══ DATA SHOWN ══
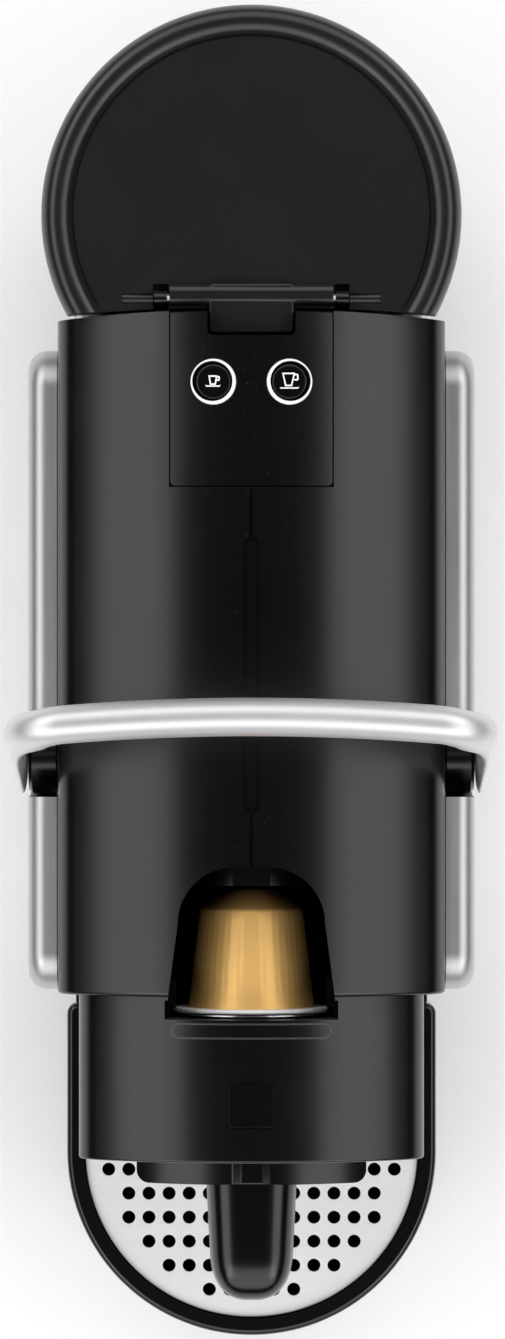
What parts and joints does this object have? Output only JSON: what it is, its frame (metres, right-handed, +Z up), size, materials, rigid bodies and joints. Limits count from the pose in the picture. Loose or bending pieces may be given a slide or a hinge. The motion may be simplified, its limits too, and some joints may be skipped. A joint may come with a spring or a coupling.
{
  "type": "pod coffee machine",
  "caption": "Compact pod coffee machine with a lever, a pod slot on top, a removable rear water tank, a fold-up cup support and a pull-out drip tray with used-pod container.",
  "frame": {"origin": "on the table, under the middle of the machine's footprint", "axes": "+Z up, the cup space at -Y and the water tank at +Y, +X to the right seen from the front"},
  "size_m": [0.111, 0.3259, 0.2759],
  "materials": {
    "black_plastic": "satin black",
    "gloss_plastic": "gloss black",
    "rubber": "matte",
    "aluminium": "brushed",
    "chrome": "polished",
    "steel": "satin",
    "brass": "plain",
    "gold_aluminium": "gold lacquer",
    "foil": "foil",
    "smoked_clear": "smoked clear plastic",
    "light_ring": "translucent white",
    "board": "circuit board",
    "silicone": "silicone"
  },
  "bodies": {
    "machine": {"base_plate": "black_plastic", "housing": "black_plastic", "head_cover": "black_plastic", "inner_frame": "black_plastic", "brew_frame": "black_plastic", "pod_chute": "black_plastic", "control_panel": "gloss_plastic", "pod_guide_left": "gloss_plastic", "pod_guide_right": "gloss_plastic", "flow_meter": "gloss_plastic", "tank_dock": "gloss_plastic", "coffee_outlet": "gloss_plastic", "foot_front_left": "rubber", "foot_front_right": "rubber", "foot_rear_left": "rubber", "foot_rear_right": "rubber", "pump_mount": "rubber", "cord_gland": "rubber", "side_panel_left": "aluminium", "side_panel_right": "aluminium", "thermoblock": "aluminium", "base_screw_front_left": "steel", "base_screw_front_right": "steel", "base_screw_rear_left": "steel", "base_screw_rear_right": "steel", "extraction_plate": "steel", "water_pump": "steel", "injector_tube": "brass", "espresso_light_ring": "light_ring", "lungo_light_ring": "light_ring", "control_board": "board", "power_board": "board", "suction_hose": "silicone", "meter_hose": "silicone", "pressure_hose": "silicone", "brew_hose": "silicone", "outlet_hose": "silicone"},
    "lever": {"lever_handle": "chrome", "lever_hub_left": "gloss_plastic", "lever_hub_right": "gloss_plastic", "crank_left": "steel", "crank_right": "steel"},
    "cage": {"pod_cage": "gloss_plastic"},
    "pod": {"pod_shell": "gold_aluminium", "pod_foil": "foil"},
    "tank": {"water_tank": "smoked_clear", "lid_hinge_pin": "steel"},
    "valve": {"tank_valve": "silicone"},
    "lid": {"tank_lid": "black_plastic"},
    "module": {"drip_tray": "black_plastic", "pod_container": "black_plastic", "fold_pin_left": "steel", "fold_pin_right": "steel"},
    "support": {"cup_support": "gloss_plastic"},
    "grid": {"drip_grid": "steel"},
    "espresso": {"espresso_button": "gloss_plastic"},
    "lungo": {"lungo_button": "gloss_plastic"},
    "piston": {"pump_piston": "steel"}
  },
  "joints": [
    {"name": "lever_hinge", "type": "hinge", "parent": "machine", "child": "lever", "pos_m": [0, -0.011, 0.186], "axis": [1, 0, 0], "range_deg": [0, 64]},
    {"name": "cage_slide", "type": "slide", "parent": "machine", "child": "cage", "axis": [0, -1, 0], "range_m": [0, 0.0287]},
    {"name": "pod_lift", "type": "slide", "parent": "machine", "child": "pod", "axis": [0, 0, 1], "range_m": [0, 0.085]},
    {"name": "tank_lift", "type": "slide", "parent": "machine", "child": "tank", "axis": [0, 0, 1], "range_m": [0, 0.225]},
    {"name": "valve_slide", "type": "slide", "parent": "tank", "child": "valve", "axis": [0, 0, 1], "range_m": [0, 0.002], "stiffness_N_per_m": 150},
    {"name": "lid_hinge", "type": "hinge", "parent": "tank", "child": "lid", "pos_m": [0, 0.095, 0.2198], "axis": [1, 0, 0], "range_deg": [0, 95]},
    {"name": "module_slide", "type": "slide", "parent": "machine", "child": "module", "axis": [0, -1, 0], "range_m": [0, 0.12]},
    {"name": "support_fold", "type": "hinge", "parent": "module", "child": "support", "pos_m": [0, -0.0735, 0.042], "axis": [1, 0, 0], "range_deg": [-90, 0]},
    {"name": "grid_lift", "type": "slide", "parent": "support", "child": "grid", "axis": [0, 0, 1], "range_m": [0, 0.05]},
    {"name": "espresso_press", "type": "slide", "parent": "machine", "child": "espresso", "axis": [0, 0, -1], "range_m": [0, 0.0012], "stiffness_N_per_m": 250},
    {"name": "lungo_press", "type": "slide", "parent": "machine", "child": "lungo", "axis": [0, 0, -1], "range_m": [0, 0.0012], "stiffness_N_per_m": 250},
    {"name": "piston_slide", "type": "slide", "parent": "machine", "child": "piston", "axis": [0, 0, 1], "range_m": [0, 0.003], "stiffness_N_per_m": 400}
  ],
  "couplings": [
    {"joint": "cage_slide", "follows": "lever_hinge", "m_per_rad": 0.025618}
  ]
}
═══
**PROBLEM STATEMENT**
Reproduce the data, keeping every line exactly the same.

**REPLY**
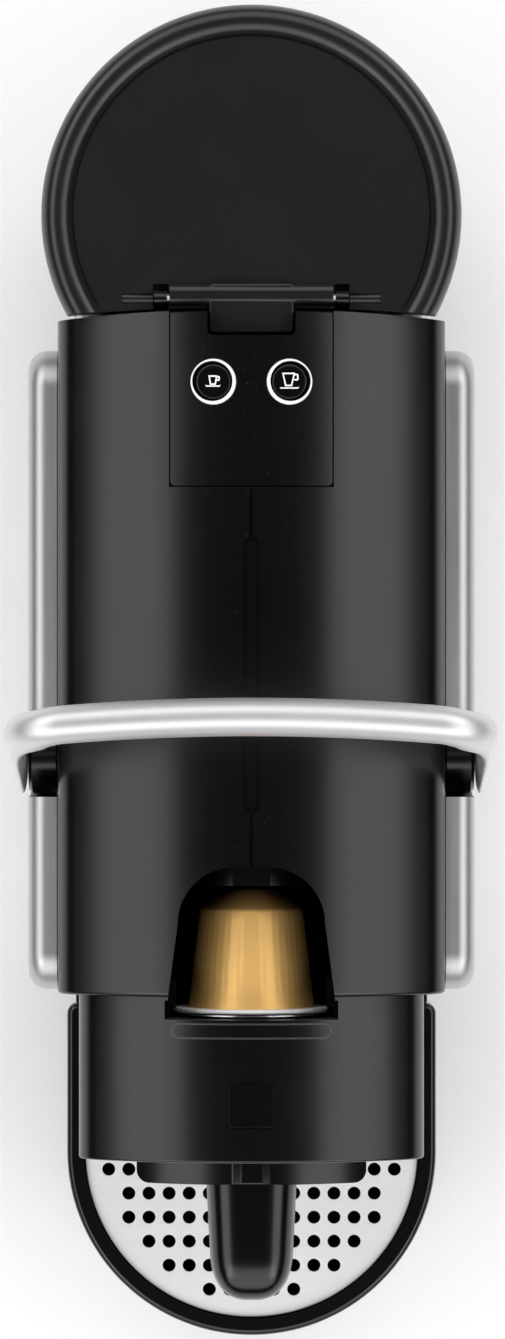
What parts and joints does this object have? Output only JSON: what it is, its frame (metres, right-handed, +Z up), size, materials, rigid bodies and joints. Limits count from the pose in the picture. Loose or bending pieces may be given a slide or a hinge. The motion may be simplified, its limits too, and some joints may be skipped. A joint may come with a spring or a coupling.
{
  "type": "pod coffee machine",
  "caption": "Compact pod coffee machine with a lever, a pod slot on top, a removable rear water tank, a fold-up cup support and a pull-out drip tray with used-pod container.",
  "frame": {"origin": "on the table, under the middle of the machine's footprint", "axes": "+Z up, the cup space at -Y and the water tank at +Y, +X to the right seen from the front"},
  "size_m": [0.111, 0.3259, 0.2759],
  "materials": {
    "black_plastic": "satin black",
    "gloss_plastic": "gloss black",
    "rubber": "matte",
    "aluminium": "brushed",
    "chrome": "polished",
    "steel": "satin",
    "brass": "plain",
    "gold_aluminium": "gold lacquer",
    "foil": "foil",
    "smoked_clear": "smoked clear plastic",
    "light_ring": "translucent white",
    "board": "circuit board",
    "silicone": "silicone"
  },
  "bodies": {
    "machine": {"base_plate": "black_plastic", "housing": "black_plastic", "head_cover": "black_plastic", "inner_frame": "black_plastic", "brew_frame": "black_plastic", "pod_chute": "black_plastic", "control_panel": "gloss_plastic", "pod_guide_left": "gloss_plastic", "pod_guide_right": "gloss_plastic", "flow_meter": "gloss_plastic", "tank_dock": "gloss_plastic", "coffee_outlet": "gloss_plastic", "foot_front_left": "rubber", "foot_front_right": "rubber", "foot_rear_left": "rubber", "foot_rear_right": "rubber", "pump_mount": "rubber", "cord_gland": "rubber", "side_panel_left": "aluminium", "side_panel_right": "aluminium", "thermoblock": "aluminium", "base_screw_front_left": "steel", "base_screw_front_right": "steel", "base_screw_rear_left": "steel", "base_screw_rear_right": "steel", "extraction_plate": "steel", "water_pump": "steel", "injector_tube": "brass", "espresso_light_ring": "light_ring", "lungo_light_ring": "light_ring", "control_board": "board", "power_board": "board", "suction_hose": "silicone", "meter_hose": "silicone", "pressure_hose": "silicone", "brew_hose": "silicone", "outlet_hose": "silicone"},
    "lever": {"lever_handle": "chrome", "lever_hub_left": "gloss_plastic", "lever_hub_right": "gloss_plastic", "crank_left": "steel", "crank_right": "steel"},
    "cage": {"pod_cage": "gloss_plastic"},
    "pod": {"pod_shell": "gold_aluminium", "pod_foil": "foil"},
    "tank": {"water_tank": "smoked_clear", "lid_hinge_pin": "steel"},
    "valve": {"tank_valve": "silicone"},
    "lid": {"tank_lid": "black_plastic"},
    "module": {"drip_tray": "black_plastic", "pod_container": "black_plastic", "fold_pin_left": "steel", "fold_pin_right": "steel"},
    "support": {"cup_support": "gloss_plastic"},
    "grid": {"drip_grid": "steel"},
    "espresso": {"espresso_button": "gloss_plastic"},
    "lungo": {"lungo_button": "gloss_plastic"},
    "piston": {"pump_piston": "steel"}
  },
  "joints": [
    {"name": "lever_hinge", "type": "hinge", "parent": "machine", "child": "lever", "pos_m": [0, -0.011, 0.186], "axis": [1, 0, 0], "range_deg": [0, 64]},
    {"name": "cage_slide", "type": "slide", "parent": "machine", "child": "cage", "axis": [0, -1, 0], "range_m": [0, 0.0287]},
    {"name": "pod_lift", "type": "slide", "parent": "machine", "child": "pod", "axis": [0, 0, 1], "range_m": [0, 0.085]},
    {"name": "tank_lift", "type": "slide", "parent": "machine", "child": "tank", "axis": [0, 0, 1], "range_m": [0, 0.225]},
    {"name": "valve_slide", "type": "slide", "parent": "tank", "child": "valve", "axis": [0, 0, 1], "range_m": [0, 0.002], "stiffness_N_per_m": 150},
    {"name": "lid_hinge", "type": "hinge", "parent": "tank", "child": "lid", "pos_m": [0, 0.095, 0.2198], "axis": [1, 0, 0], "range_deg": [0, 95]},
    {"name": "module_slide", "type": "slide", "parent": "machine", "child": "module", "axis": [0, -1, 0], "range_m": [0, 0.12]},
    {"name": "support_fold", "type": "hinge", "parent": "module", "child": "support", "pos_m": [0, -0.0735, 0.042], "axis": [1, 0, 0], "range_deg": [-90, 0]},
    {"name": "grid_lift", "type": "slide", "parent": "support", "child": "grid", "axis": [0, 0, 1], "range_m": [0, 0.05]},
    {"name": "espresso_press", "type": "slide", "parent": "machine", "child": "espresso", "axis": [0, 0, -1], "range_m": [0, 0.0012], "stiffness_N_per_m": 250},
    {"name": "lungo_press", "type": "slide", "parent": "machine", "child": "lungo", "axis": [0, 0, -1], "range_m": [0, 0.0012], "stiffness_N_per_m": 250},
    {"name": "piston_slide", "type": "slide", "parent": "machine", "child": "piston", "axis": [0, 0, 1], "range_m": [0, 0.003], "stiffness_N_per_m": 400}
  ],
  "couplings": [
    {"joint": "cage_slide", "follows": "lever_hinge", "m_per_rad": 0.025618}
  ]
}